Did you just pay it off? The grace period only applies after there's been a zero balance (so, in practice, month 2 after you pay everything off). However, $100 is a strange number for interest. Are you sure there wasn't any sort of annual fee?
posted by praemunire at 4:48 PM on April 5, 2023 [3 favorites]


(But, generally, yes: if you pay off your balance timely and in full monthly, there shouldn't be any interest charges.)
posted by praemunire at 4:49 PM on April 5, 2023




Lots of good advice above. I have $0.02 to add, but I'll just waive it because your credit card would probably charge another $100 to pay that (too soon? sorry if too soon.)

@debit cards: for personal finance reasons, it's totally reasonable to only buy stuff you have the funds for right now. That is to say, don't use your credit card to finance stuff you can't afford unless you need it right now and don't have a better purchasing option. But for fraud safety reasons, it is generally a better bet to put the purchase on a credit card and then pay the balance before the due date with your cash reserves, rather than using a debit card to pay. "With credit card fraud, the {bank}'s money is at stake. With debit fraud, your money has been stolen."

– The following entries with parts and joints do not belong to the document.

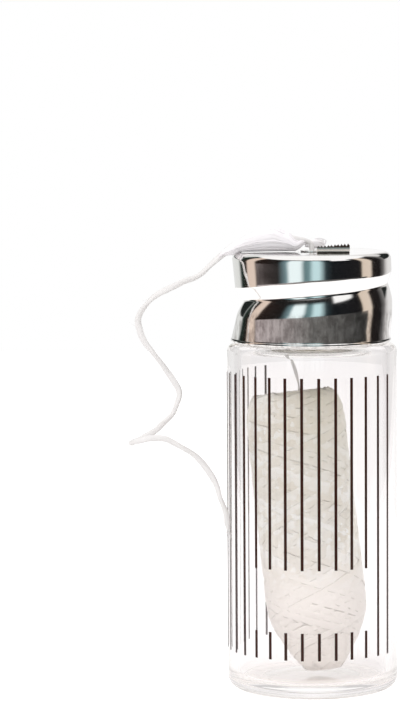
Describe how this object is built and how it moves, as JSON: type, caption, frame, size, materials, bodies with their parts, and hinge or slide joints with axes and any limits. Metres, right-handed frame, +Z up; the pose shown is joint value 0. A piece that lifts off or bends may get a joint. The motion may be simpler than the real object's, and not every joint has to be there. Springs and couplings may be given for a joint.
{
  "type": "dental floss dispenser",
  "caption": "Small glass vial with printed stripes and a pressed steel screw cap, holding a wound silk floss refill whose strand leaves through an eyelet beside a toothed cutter.",
  "frame": {"origin": "centre of the vial's base, on the surface it stands on", "axes": "+Z up along the vial, -Y towards the front with the clear window, +X to the right"},
  "size_m": [0.036, 0.023, 0.063],
  "materials": {
    "clear_glass": "clear, smooth",
    "fired_ink": "screen-printed ceramic ink, satin",
    "polished_steel": "polished, lightly scratched",
    "blade_steel": "sheared and stamped",
    "liner_plastic": "matt foam",
    "wound_silk": "waxed strand, wound",
    "silk_floss": "waxed strand, soft sheen"
  },
  "bodies": {
    "vial": {"glass_vial": "clear_glass", "printed_stripes": "fired_ink", "refill_core": "wound_silk", "refill_winding": "wound_silk", "floss_lead": "silk_floss"},
    "liner": {"cap_liner": "liner_plastic"},
    "cap": {"cap_shell": "polished_steel", "floss_eyelet": "polished_steel", "cutter_blade": "blade_steel"},
    "strand": {"floss_tail": "silk_floss"}
  },
  "joints": [
    {"name": "cap_lift", "type": "slide", "parent": "vial", "child": "liner", "axis": [0, 0, 1], "range_m": [0, 0.01501], "deforming": ["floss_lead"]},
    {"name": "cap_turn", "type": "hinge", "parent": "liner", "child": "cap", "pos_m": [0, 0, 0.05], "axis": [0, 0, 1], "range_deg": [0, 1080]},
    {"name": "floss_draw", "type": "slide", "parent": "cap", "child": "strand", "axis": [0, 0, 1], "range_m": [0, 0.006]}
  ],
  "couplings": [
    {"joint": "cap_lift", "follows": "cap_turn", "m_per_rad": 0.00079577}
  ]
}
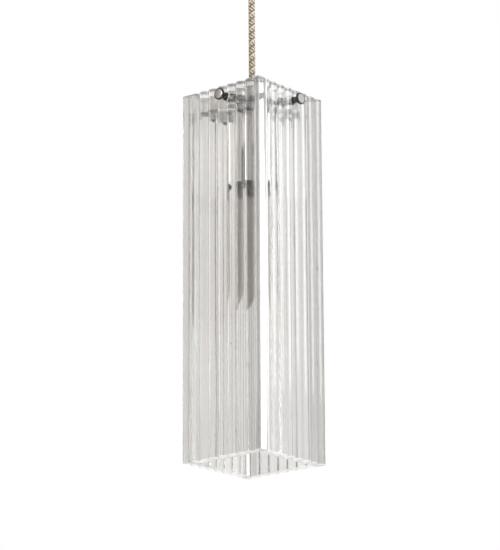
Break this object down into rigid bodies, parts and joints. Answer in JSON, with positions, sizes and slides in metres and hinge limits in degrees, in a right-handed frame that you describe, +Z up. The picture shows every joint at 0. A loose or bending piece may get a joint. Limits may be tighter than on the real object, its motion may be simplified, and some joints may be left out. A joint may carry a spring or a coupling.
{
  "type": "ribbed glass pendant lantern",
  "caption": "Square pendant lantern: tall ribbed glass panels on a chrome tray, held by thumb nuts round a cupped lamp holder, hanging on a textile cord.",
  "frame": {"origin": "middle of the ceiling bracket's top face, where it meets the ceiling", "axes": "+Z up out of the ceiling face, against the hanging direction; +X along the ceiling bracket; -Y towards the front glass panel"},
  "size_m": [0.118, 0.118, 0.552],
  "materials": {
    "chrome": "polished chrome plate",
    "zinc_steel": "zinc plated, satin",
    "brass": "turned brass, slightly dulled",
    "bulb_metal": "rolled thread, bright",
    "clear_glass": "clear pressed glass with a faint green edge tint and small seeds",
    "bulb_glass": "opal grey-beige, satin",
    "rubber": "matt",
    "holder_ceramic": "black glaze",
    "terminal_plastic": "natural nylon",
    "black_insulator": "black vitrified insulator",
    "textile": "brown, gold and cream twisted braid"
  },
  "bodies": {
    "ceiling_fitting": {"ceiling_bracket": "zinc_steel", "ceiling_rose": "chrome", "rose_screw_right": "chrome", "rose_screw_left": "chrome", "terminal_block": "terminal_plastic", "rose_cord_grip": "chrome", "rose_lock_nut": "brass", "cord_tail": "textile"},
    "swing_link": {"swing_bush": "rubber"},
    "cord": {"suspension_cord": "textile", "pan_cord_grip": "chrome", "pan_grip_screw": "zinc_steel"},
    "lantern": {"threaded_tube": "brass", "pan_lock_nut": "brass", "carrier_pan": "chrome", "glass_panel_right": "clear_glass", "glass_panel_back": "clear_glass", "glass_panel_left": "clear_glass", "glass_panel_front": "clear_glass", "stud_right": "zinc_steel", "stud_back": "zinc_steel", "stud_left": "zinc_steel", "stud_front": "zinc_steel", "inner_washer_right": "rubber", "inner_washer_back": "rubber", "inner_washer_left": "rubber", "inner_washer_front": "rubber", "outer_washer_right": "rubber", "outer_washer_back": "rubber", "outer_washer_left": "rubber", "outer_washer_front": "rubber", "holder_cup": "chrome", "holder_cap": "holder_ceramic", "cap_lock_nut": "brass", "holder_body": "holder_ceramic", "holder_shell": "brass", "holder_contact": "brass"},
    "nut_right": {"thumb_nut_right": "chrome"},
    "nut_back": {"thumb_nut_back": "chrome"},
    "nut_left": {"thumb_nut_left": "chrome"},
    "nut_front": {"thumb_nut_front": "chrome"},
    "bulb": {"bulb_tip_contact": "brass", "bulb_insulator": "black_insulator", "bulb_base": "bulb_metal", "bulb_glass": "bulb_glass"}
  },
  "joints": [
    {"name": "swing_front_back", "type": "hinge", "parent": "ceiling_fitting", "child": "swing_link", "pos_m": [0, 0, -0.042], "axis": [1, 0, 0], "range_deg": [-10, 10]},
    {"name": "swing_left_right", "type": "hinge", "parent": "swing_link", "child": "cord", "pos_m": [0, 0, -0.042], "axis": [0, 1, 0], "range_deg": [-10, 10]},
    {"name": "cord_twist", "type": "hinge", "parent": "cord", "child": "lantern", "pos_m": [0, 0, -0.183], "axis": [0, 0, 1], "range_deg": [-180, 180]},
    {"name": "nut_right_turn", "type": "hinge", "parent": "lantern", "child": "nut_right", "pos_m": [0.055, 0.0058, -0.1868], "axis": [1, 0, 0], "continuous": true},
    {"name": "nut_back_turn", "type": "hinge", "parent": "lantern", "child": "nut_back", "pos_m": [-0.0058, 0.055, -0.1868], "axis": [0, 1, 0], "continuous": true},
    {"name": "nut_left_turn", "type": "hinge", "parent": "lantern", "child": "nut_left", "pos_m": [-0.055, -0.0058, -0.1868], "axis": [-1, 0, 0], "continuous": true},
    {"name": "nut_front_turn", "type": "hinge", "parent": "lantern", "child": "nut_front", "pos_m": [0.0058, -0.055, -0.1868], "axis": [0, -1, 0], "continuous": true},
    {"name": "bulb_turn", "type": "hinge", "parent": "lantern", "child": "bulb", "pos_m": [0, 0, -0.255], "axis": [0, 0, 1], "continuous": true}
  ]
}
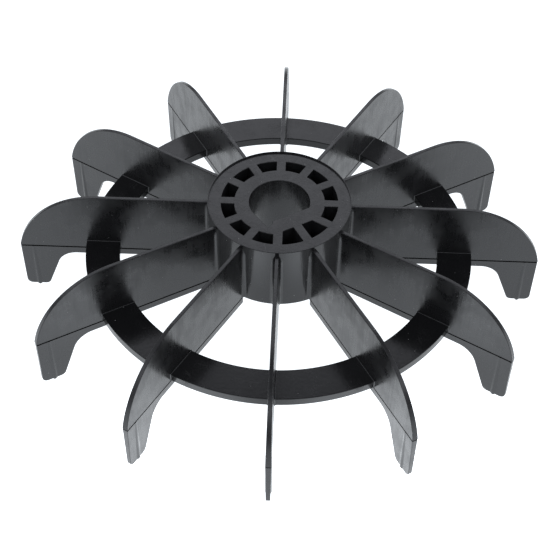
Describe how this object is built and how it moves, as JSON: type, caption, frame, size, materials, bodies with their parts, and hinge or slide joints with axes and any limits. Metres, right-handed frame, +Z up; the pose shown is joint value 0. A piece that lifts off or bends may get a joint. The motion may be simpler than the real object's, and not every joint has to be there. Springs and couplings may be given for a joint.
{
  "type": "flywheel fan",
  "caption": "Moulded plastic flywheel fan: tall hub with a D-shaped bore and cored face, straight radial blades joined by a flat ring, and a leg under each blade tip.",
  "frame": {"origin": "on the bore axis, in the plane of the twelve leg tips that the part stands on", "axes": "+Z up along the bore axis, from the leg tips towards the hub's face; one blade points along -Y"},
  "size_m": [0.224, 0.224, 0.0567],
  "materials": {
    "plastic": "satin black injection-moulded plastic with a fine grain"
  },
  "bodies": {
    "root": {"hub_face": "plastic", "hub_barrel": "plastic", "hub_ribs": "plastic", "bore_sleeve": "plastic", "hub_floor": "plastic", "support_ring": "plastic", "blade_01": "plastic", "blade_02": "plastic", "blade_03": "plastic", "blade_04": "plastic", "blade_05": "plastic", "blade_06": "plastic", "blade_07": "plastic", "blade_08": "plastic", "blade_09": "plastic", "blade_10": "plastic", "blade_11": "plastic", "blade_12": "plastic", "skirt_01": "plastic", "skirt_02": "plastic", "skirt_03": "plastic", "skirt_04": "plastic", "skirt_05": "plastic", "skirt_06": "plastic", "skirt_07": "plastic", "skirt_08": "plastic", "skirt_09": "plastic", "skirt_10": "plastic", "skirt_11": "plastic", "skirt_12": "plastic", "leg_01": "plastic", "leg_02": "plastic", "leg_03": "plastic", "leg_04": "plastic", "leg_05": "plastic", "leg_06": "plastic", "leg_07": "plastic", "leg_08": "plastic", "leg_09": "plastic", "leg_10": "plastic", "leg_11": "plastic", "leg_12": "plastic"}
  },
  "joints": []
}
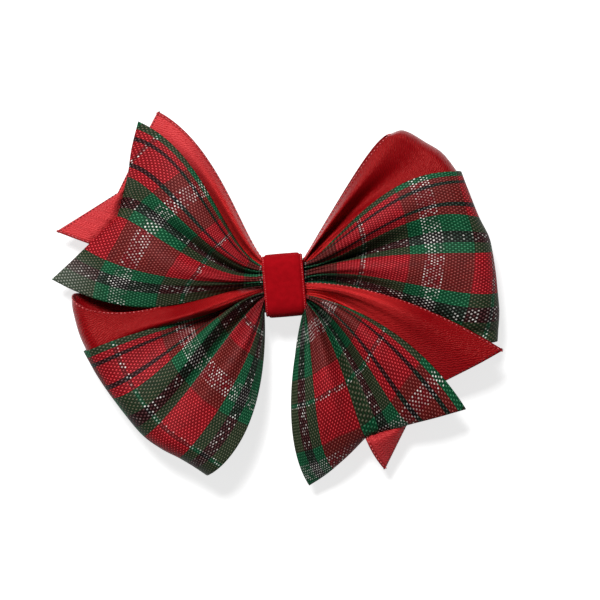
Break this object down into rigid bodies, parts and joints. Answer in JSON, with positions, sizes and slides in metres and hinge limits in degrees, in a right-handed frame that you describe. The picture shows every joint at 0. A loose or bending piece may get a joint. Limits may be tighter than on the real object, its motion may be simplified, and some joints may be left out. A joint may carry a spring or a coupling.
{
  "type": "pre-made gift bow",
  "caption": "Ready-made gift bow of tartan and red satin ribbon loops and V-cut tails, gathered under a velvet band, with an adhesive foam pad behind.",
  "frame": {"origin": "centre of the foam pad's sticky underside", "axes": "+Z out of the front of the bow, +X along its longest side, +Y up across it"},
  "size_m": [0.0998, 0.0837, 0.0144],
  "materials": {
    "tartan": "woven plaid taffeta",
    "satin": "satin",
    "velvet": "velvet pile",
    "thread": "twisted thread",
    "hot_glue": "hot-melt glue",
    "foam": "closed-cell foam",
    "adhesive": "adhesive film"
  },
  "bodies": {
    "root": {"velvet_band": "velvet", "tartan_loops": "tartan", "tartan_tails": "tartan", "satin_loops": "satin", "satin_tails": "satin", "binding_thread": "thread", "band_glue": "hot_glue", "foam_pad": "foam", "pad_adhesive_top": "adhesive", "pad_adhesive_base": "adhesive"}
  },
  "joints": []
}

@timing of payments: if you pay your balance down to $0 every month when you get your bill (or schedule an auto-payment to do it for you), you should never get a finance charge. But I had a store card years ago where the terms were "pay the balance within 18 months, and you'll owe 0% interest." BUT as the great prophet said "you got it buddy the large print giveth and the small print taketh away"----I scheduled payments for the 1st business day of every month for 18 months to pay off the balance, before I ever saw a statement. When the first statement came, I patted myself on my back for my cleverness. When the second statement came, it had an interest charge, because my automated payment has processed before the statement printed, and hence "didn't count" towards that statement. Then, the payment period was only 3 weeks, so the next month's payment was outside this weird window of payments. I called, they backed out the first month's interest charge, and set the rate back to 0%; I switched all the automatic payments to the 15th and figured that was it....until the next month, when the statement showed up with 0% interest on my purchase, $0 interest charge, but a $0.10 interest charge ON THE (removed) INTEREST CHARGE. All this to say----there may be some wonky thing that's particular to your card, but that's only because the profit system follows the path of least resistance and following the path of least resistance is what makes the river crooked!

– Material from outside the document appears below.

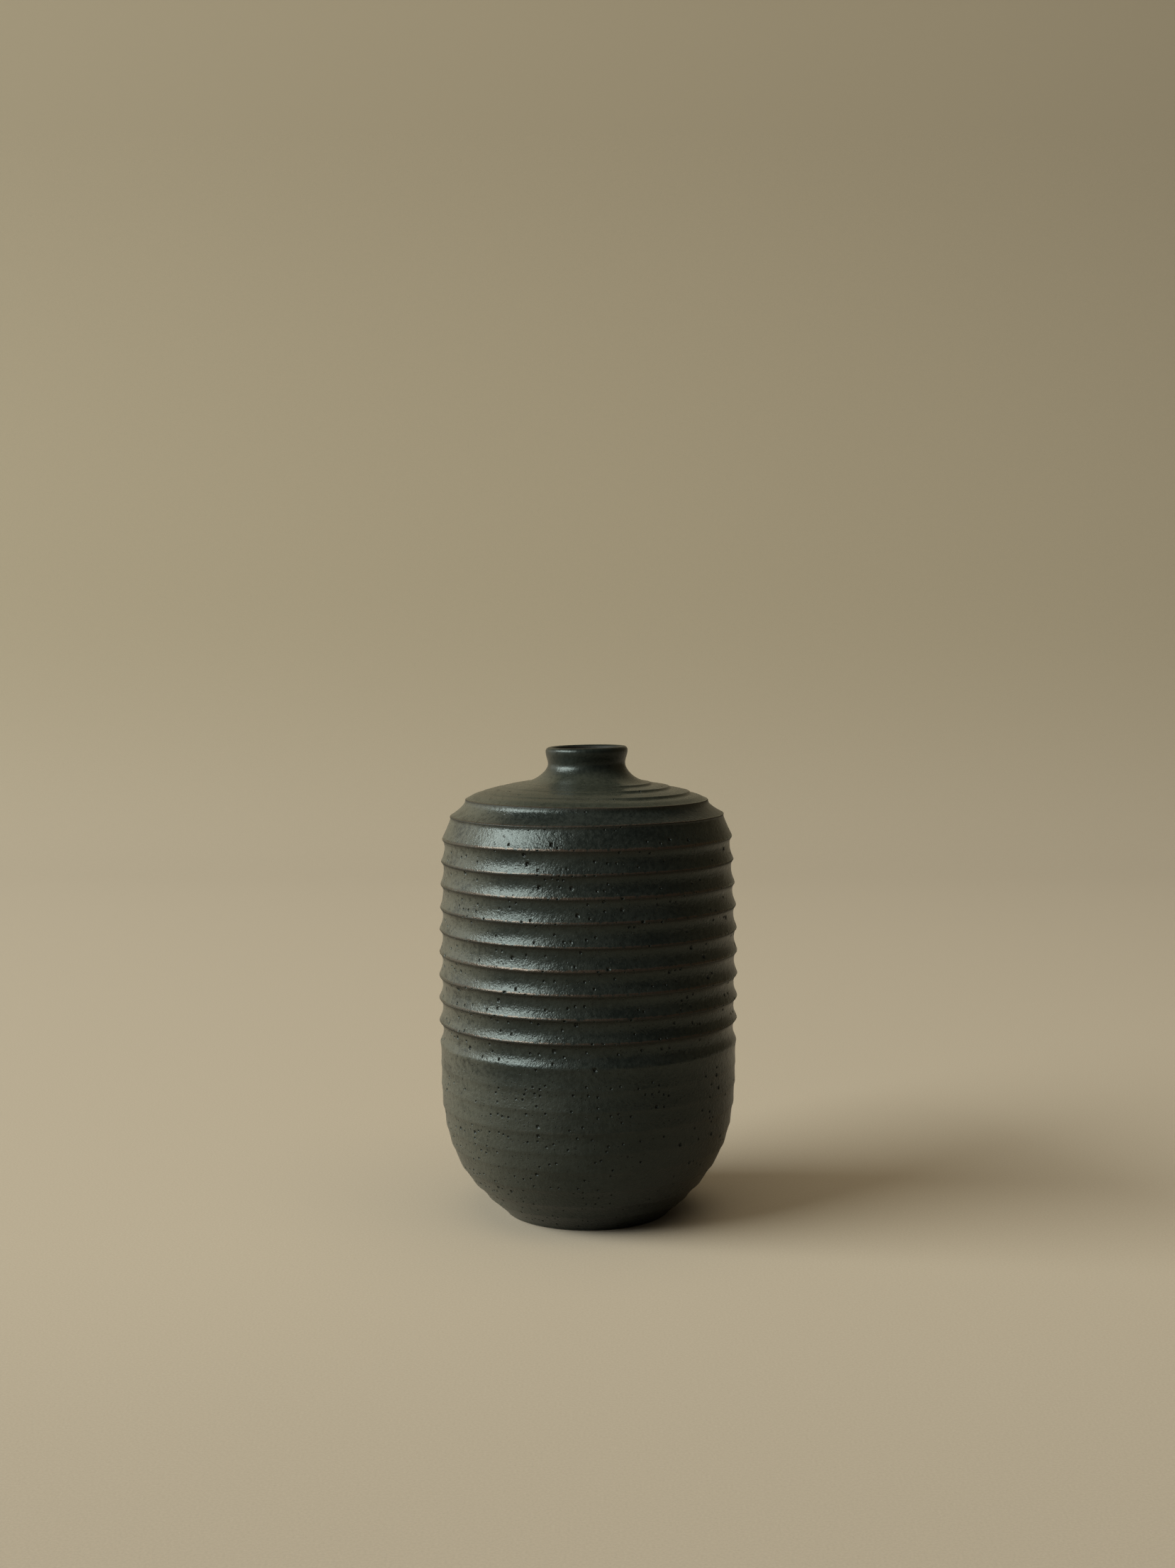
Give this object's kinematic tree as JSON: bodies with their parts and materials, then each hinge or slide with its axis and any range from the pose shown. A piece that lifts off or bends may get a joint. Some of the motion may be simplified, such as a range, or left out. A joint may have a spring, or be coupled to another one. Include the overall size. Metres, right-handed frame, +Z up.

It'd be fair to call and ask a human being to explain that charge, and to ask them how best to use that card without paying any finance charges. Failing that, there's a whole cottage industry of recommending credit cards online, based on your spending patterns and personal finance goals.
posted by adekllny at 5:02 PM on April 5, 2023


Response by poster: This was very informative for me! All these are great ideas. I was inspired me to call and wait on hold for half an hour and talk to a human, who was confused and had me wait to talk to another human, but at least I got to listen to all that nice music.
For anyone interested in the mystery, the fee actually was interest from before I paid the card off last month, which evidently does not appear until the 4th of the next month (yesterday.)

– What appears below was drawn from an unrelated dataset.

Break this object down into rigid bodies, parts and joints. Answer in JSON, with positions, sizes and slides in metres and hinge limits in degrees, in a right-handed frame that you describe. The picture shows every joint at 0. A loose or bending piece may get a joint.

Thanks everyone! Resolved.
posted by little striped mule at 5:28 PM on April 5, 2023 [7 favorites]


Be aware that constantly paying off every charge every day might actually look suspicious to your card issuer, and conceivably could get your card cancelled.

I don't know about paying daily, but I've been paying mine at least weekly and sometimes more often than that for years with no issues. (It just makes me happier to pay it that way, I'm aware there is no actual benefit.)
posted by Dip Flash at 6:07 PM on April 5, 2023 [1 favorite]


For anyone else reading this, my card (and every card I’ve ever had) charges interest from day 1 on cash advances.
posted by third word on a random page at 1:40 AM on April 6, 2023 [2 favorites]


I have found that if I pay off a credit card balance, the last interest payment is on the following month's bill. I. E, if the card carried a balance on the January bill, I pay off the balance with the February bill, there may be interest from January appearing on the March bill. It feels like it didn't always work this way but I've had two different credit card behave this way in recent years. I don't do cash advances or anything else that has different interest compounding, just regular POS transactions.
posted by AzraelBrown at 4:34 AM on April 6, 2023


I have a scheduled task in my calendar to pay my credit cards. And I have my card set to autopay the minimum, just in case, to avoid late charges, which also harm my credit score. Congratulations on paying it off! Such a big savings on their high interest!
posted by theora55 at 9:27 AM on April 6, 2023


> I don't know about paying daily, but I've been paying mine at least weekly and sometimes more often than that for years with no issues. (It just makes me happier to pay it that way, I'm aware there is no actual benefit.)

What tends to mix people up, and what I've seen a few people get their credit card closed on reddit over is "cycling" -- charging the limit to the card, paying it off then charging more in the same month, usually repeatedly. This is what banks don't like and will shut cards down over. If you need a bigger credit line, call up and ask for one. Or get a new card elsewhere.

Where this can become risky for OP is if, in the process of charging and paying back they accidentally spend more on the card in a monthly billing cycle than the credit limit. The easy way to avoid this is to just make one payment on the due date. If you're concerned about overspending, moving cash to a separate checking or savings account can accomplish that.
posted by pwnguin at 3:02 PM on April 7, 2023 [1 favorite]


No, you didn't assume anything wrong. There shouldn't be any interest if everything you said is true and correct. Maybe something weird in their T&C...? I dunno. I've had several cards throughout the years so I like to think I know how credit cards work.